Reading that passage made a lasting impression on me. For much of my life, I've been thinking of recycling and how I use what I buy. I think about the consequences of breaking something. For example, I drop a glass, it breaks, I clean up the mess and throw the shards away. I go to Ikea to buy another glass to match what I already have. With that purchase, the computer records the purchase as demand. That pulls a string to ask someone to send another glass. That pulls another string to ask someone to make another glass. That pulls another string to ask someone to mine the resources necessary to make that glass. That leads to the original claim to the territory where those resources are located.

As I look to the Oquirrh Mountains southwest of Salt Lake City, I see the scourge of a mining operation where they have completely despoiled the once beautiful mountains there. I wonder of the benefits of mining that range and who, exactly, enjoys the greatest financial rewards for such depraved behavior. Is it really necessary to wipe out such beauty when so many treasures can be found in the landfills far and wide across the globe?

In the hopes that someday, we might transcend the need to mine this great earth in the most ugly and unpleasant ways, I offer here, a vision of what complete recycling might look like.

Imagine a world where we have built something that could best be described as a universal recycler. You put garbage in, anything at all, and out the other end, come pure elements from every corner of the periodic table. Of course, this would take tremendous energy to accomplish. But with thorium or even fusion power - perhaps we might learn to tap the more than 1,000 terawatts of power we receive from the sun every single day - we could recycle everything. I mean everything, no matter the source.

Setting energy sources aside, imagine a future where nothing, absolutely nothing goes to waste. Anything and everything, from gum wrappers and the gum balled up inside to car bumpers to hearing aid batteries, all of it, goes into the universal recycler.

The concept of the universal recycler draws upon something I learned from a company called "The Big Green Box". They started out just recycling batteries, but then they said that we could send them all of our electronic junk, phones, tablets and other gadgets. They take these items, sinter them down into the basic elements and sell the results on the commodities markets. This would include elements like gold, silver and the rare earths.

We could do this with everything that we no longer need anymore. No matter how noxious or bulky, no matter the composition, we could put it all through the universal recycler and get pure, raw materials out that can be used for new products. Once such a system scales, then we're talking about ripping up every landfill there ever was and disgorging all that refuse to the universal recycler for the return of the elements therein to the manufacturing sector. We could even go after that floating island of plastic in the north Pacific, you know, the one that is larger than the state of Texas? Yeah, we could clean that up, too.

How would it work? We concentrate a lot of heat in many crucibles, enough to melt everything down to their constituent elements so that the lightest float to the top as liquids or gases and we collect and separate each element according to density or atomic weight. This could be very similar to how oil is cracked to give us diesel, gasoline and butane.

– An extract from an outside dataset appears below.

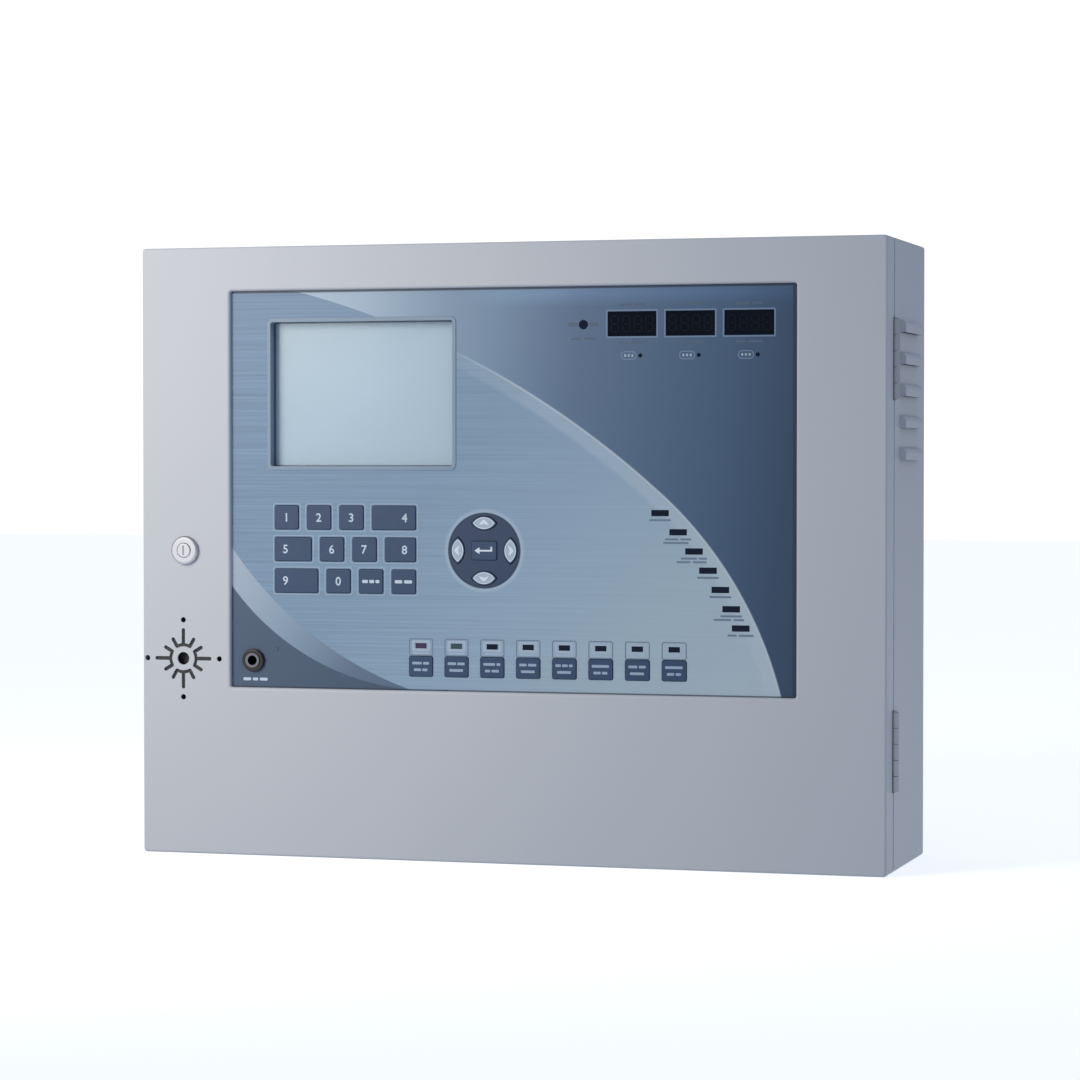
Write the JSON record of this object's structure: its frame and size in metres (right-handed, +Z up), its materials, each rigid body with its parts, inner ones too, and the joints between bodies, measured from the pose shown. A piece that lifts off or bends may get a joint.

I know, it's science fiction. But we need to start thinking outside the box that we have built for ourselves so we can stop raping the mountains that were here before we were born and go after the mountains of trash that we have all over the earth. We have to start somewhere, and a vision is how it gets started.

For just a few minutes, close your eyes and imagine what this future would look like with me, and go on to enjoy another fine day.